Repeat the listing below in full, exactly as it stands.

'''

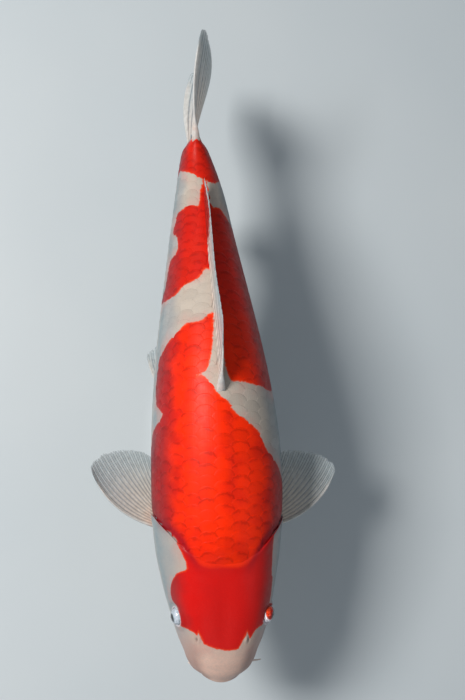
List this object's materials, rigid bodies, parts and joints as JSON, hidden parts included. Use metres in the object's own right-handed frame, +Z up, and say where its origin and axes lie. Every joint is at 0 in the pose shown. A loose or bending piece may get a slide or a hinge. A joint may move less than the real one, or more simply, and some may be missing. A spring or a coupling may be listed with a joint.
{
  "type": "koi carp model",
  "caption": "Life-size koi carp swimming level with its fins spread, held over an oval display base by rods.",
  "frame": {"origin": "centre of the stand's flat underside, on the floor below the middle of the trunk", "axes": "+Z up, -Y towards the fish's snout, +X towards the fish's left side"},
  "size_m": [0.25, 0.6442, 0.2612],
  "materials": {
    "skin": "wet, smooth, scaled",
    "scales": "wet gloss, thin overlapping plates",
    "fin": "thin wet web over fine rays",
    "eye": "clear gloss over a pale ring and dark pupil",
    "stand": "satin"
  },
  "bodies": {
    "root": {"head": "skin", "lower_jaw": "skin", "gill_cover_left": "skin", "gill_cover_right": "skin", "trunk": "skin", "tail_stem": "skin", "barbel_lip_left": "skin", "barbel_lip_right": "skin", "barbel_corner_left": "skin", "barbel_corner_right": "skin", "dorsal_fin": "fin", "anal_fin": "fin", "tail_fin": "fin", "pectoral_fin_left": "fin", "pectoral_fin_right": "fin", "pelvic_fin_left": "fin", "pelvic_fin_right": "fin", "eye_left": "eye", "eye_right": "eye", "stand_base": "stand", "stand_rod_front": "stand", "stand_rod_rear": "stand"}
  },
  "joints": []
}
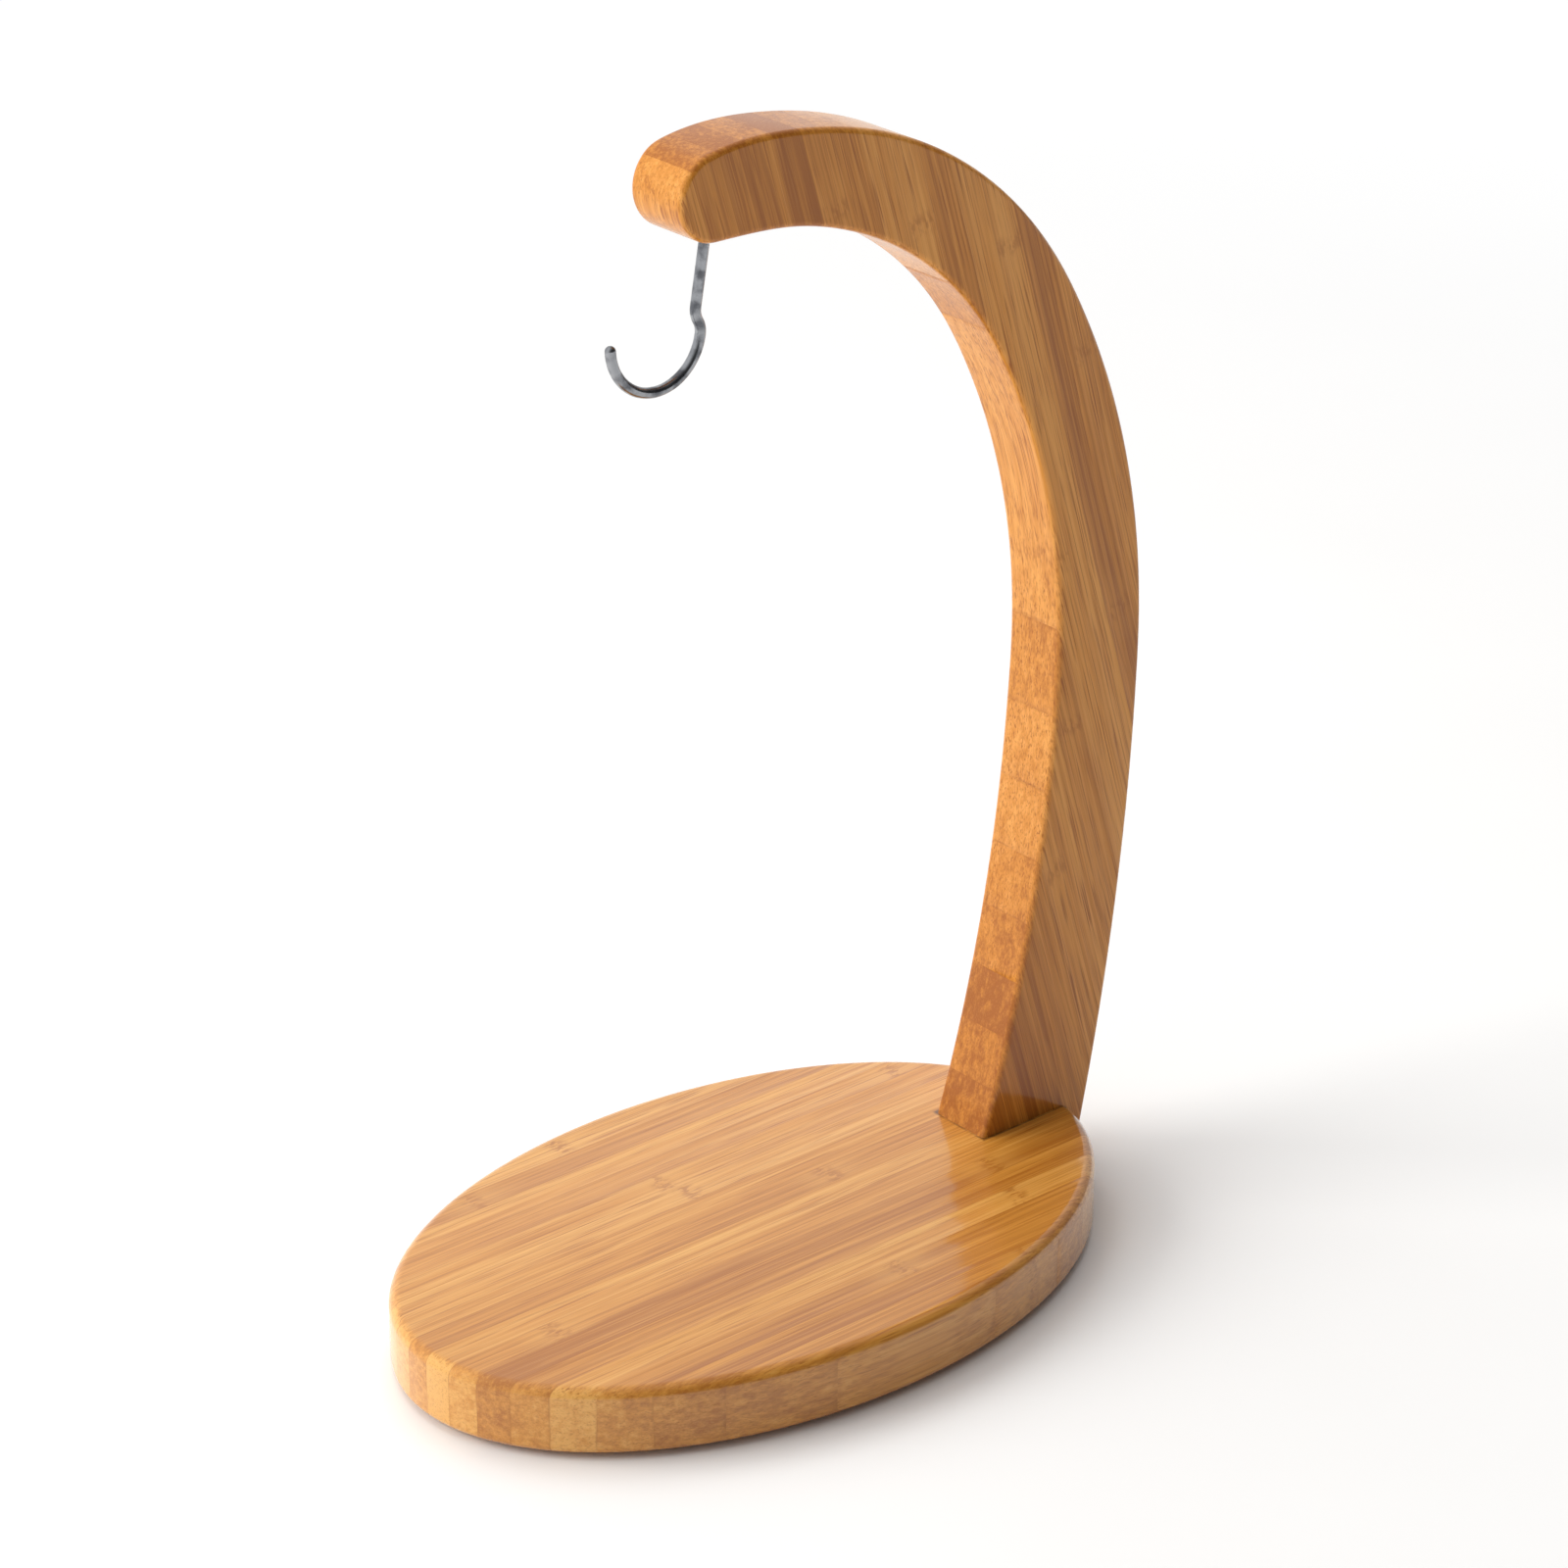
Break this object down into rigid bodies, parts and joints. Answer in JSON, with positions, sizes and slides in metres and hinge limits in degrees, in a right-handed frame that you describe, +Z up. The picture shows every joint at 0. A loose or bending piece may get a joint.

'''

• [REPLY TO THE TASK]
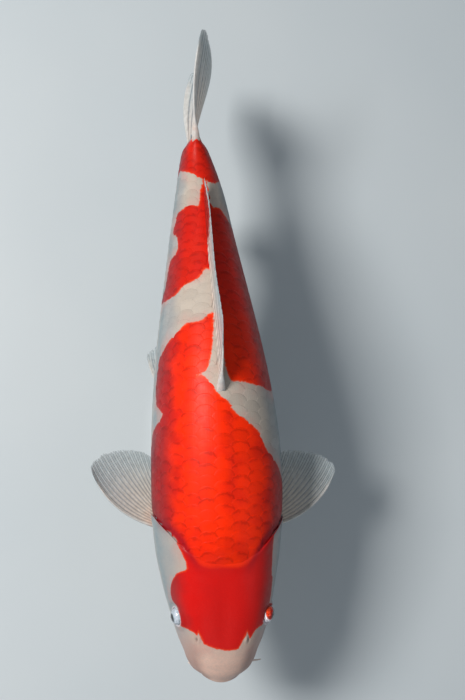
List this object's materials, rigid bodies, parts and joints as JSON, hidden parts included. Use metres in the object's own right-handed frame, +Z up, and say where its origin and axes lie. Every joint is at 0 in the pose shown. A loose or bending piece may get a slide or a hinge. A joint may move less than the real one, or more simply, and some may be missing. A spring or a coupling may be listed with a joint.
{
  "type": "koi carp model",
  "caption": "Life-size koi carp swimming level with its fins spread, held over an oval display base by rods.",
  "frame": {"origin": "centre of the stand's flat underside, on the floor below the middle of the trunk", "axes": "+Z up, -Y towards the fish's snout, +X towards the fish's left side"},
  "size_m": [0.25, 0.6442, 0.2612],
  "materials": {
    "skin": "wet, smooth, scaled",
    "scales": "wet gloss, thin overlapping plates",
    "fin": "thin wet web over fine rays",
    "eye": "clear gloss over a pale ring and dark pupil",
    "stand": "satin"
  },
  "bodies": {
    "root": {"head": "skin", "lower_jaw": "skin", "gill_cover_left": "skin", "gill_cover_right": "skin", "trunk": "skin", "tail_stem": "skin", "barbel_lip_left": "skin", "barbel_lip_right": "skin", "barbel_corner_left": "skin", "barbel_corner_right": "skin", "dorsal_fin": "fin", "anal_fin": "fin", "tail_fin": "fin", "pectoral_fin_left": "fin", "pectoral_fin_right": "fin", "pelvic_fin_left": "fin", "pelvic_fin_right": "fin", "eye_left": "eye", "eye_right": "eye", "stand_base": "stand", "stand_rod_front": "stand", "stand_rod_rear": "stand"}
  },
  "joints": []
}
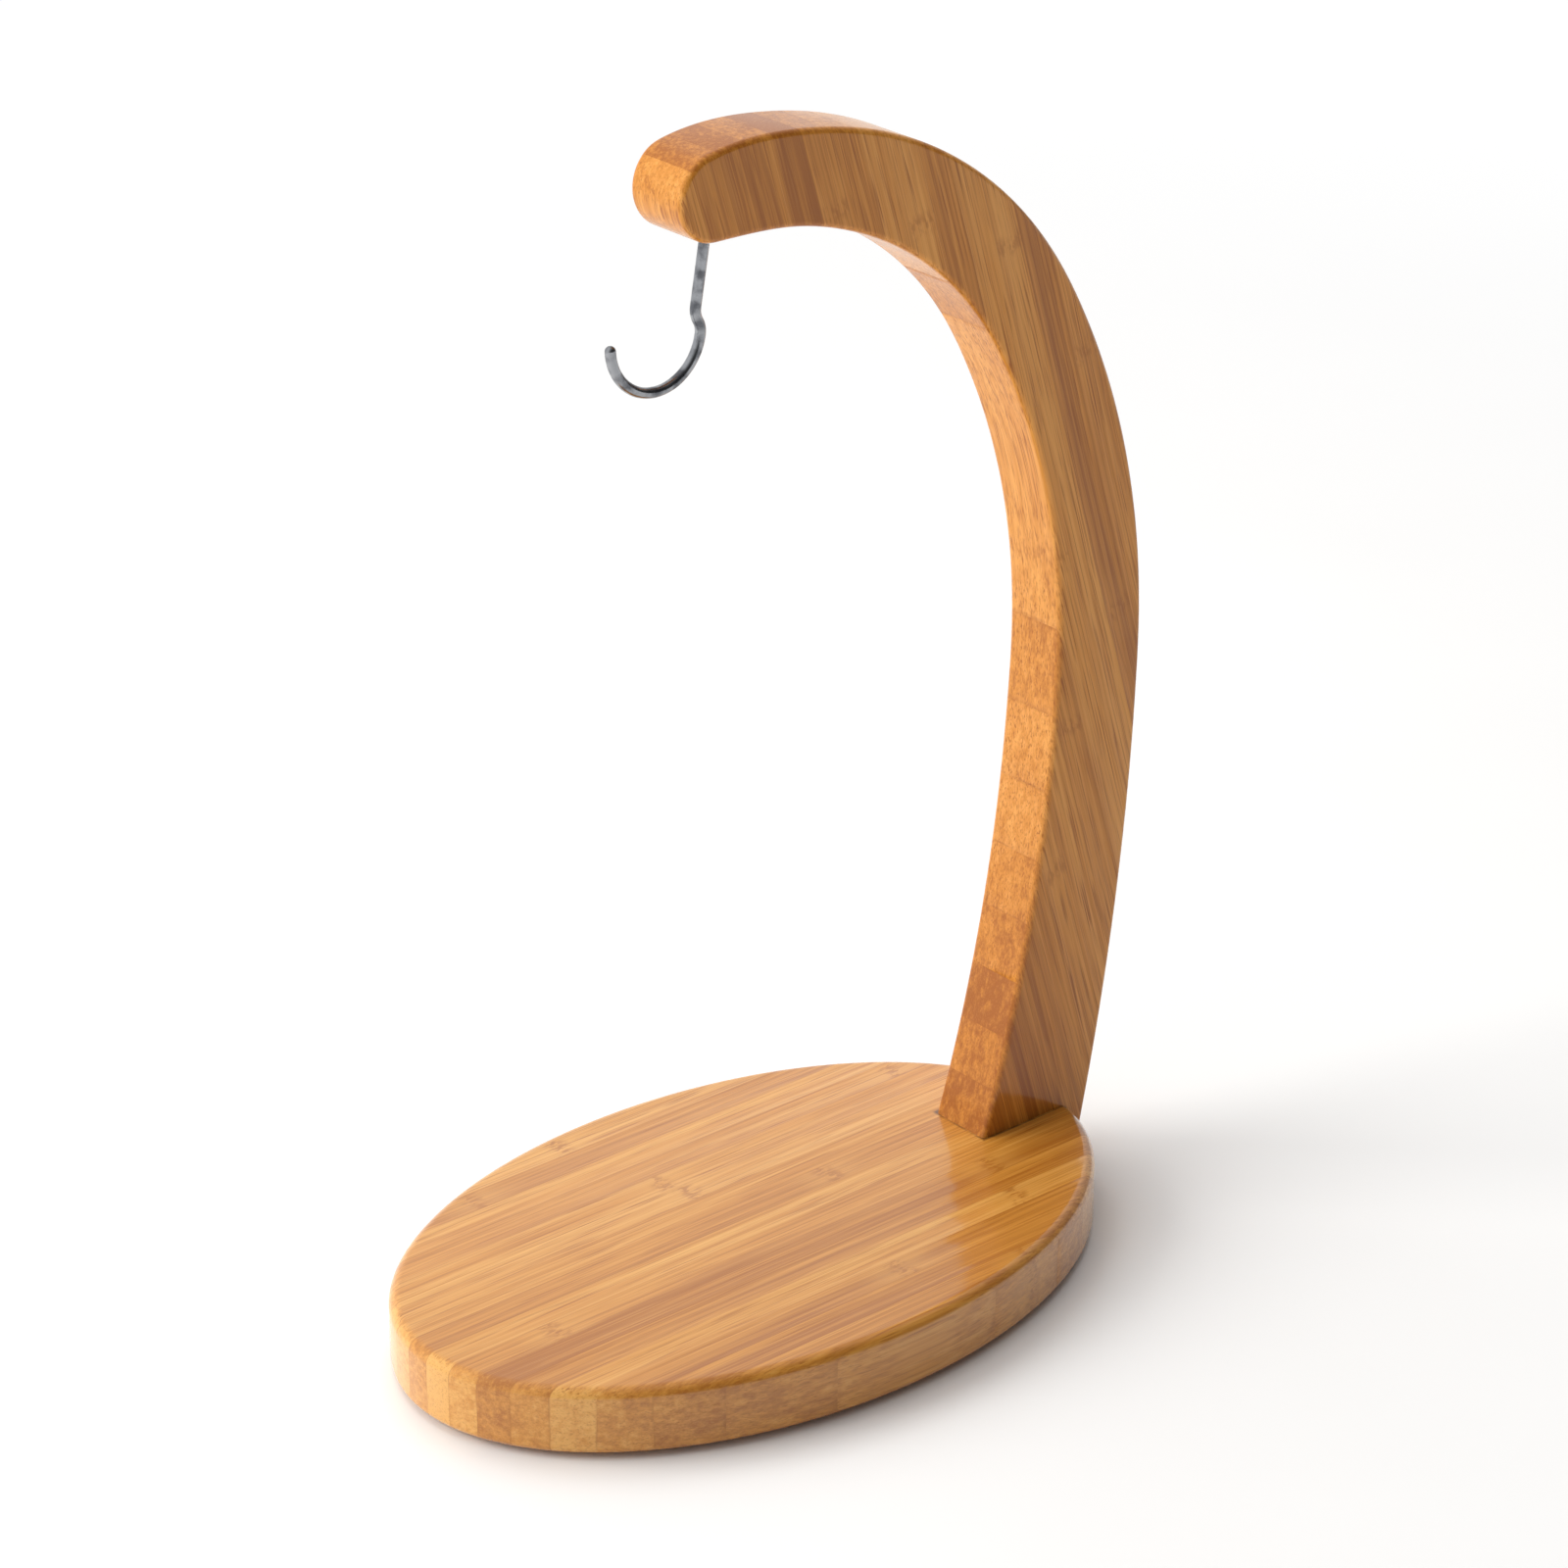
Break this object down into rigid bodies, parts and joints. Answer in JSON, with positions, sizes and slides in metres and hinge limits in degrees, in a right-handed frame that you describe, +Z up. The picture shows every joint at 0. A loose or bending piece may get a joint.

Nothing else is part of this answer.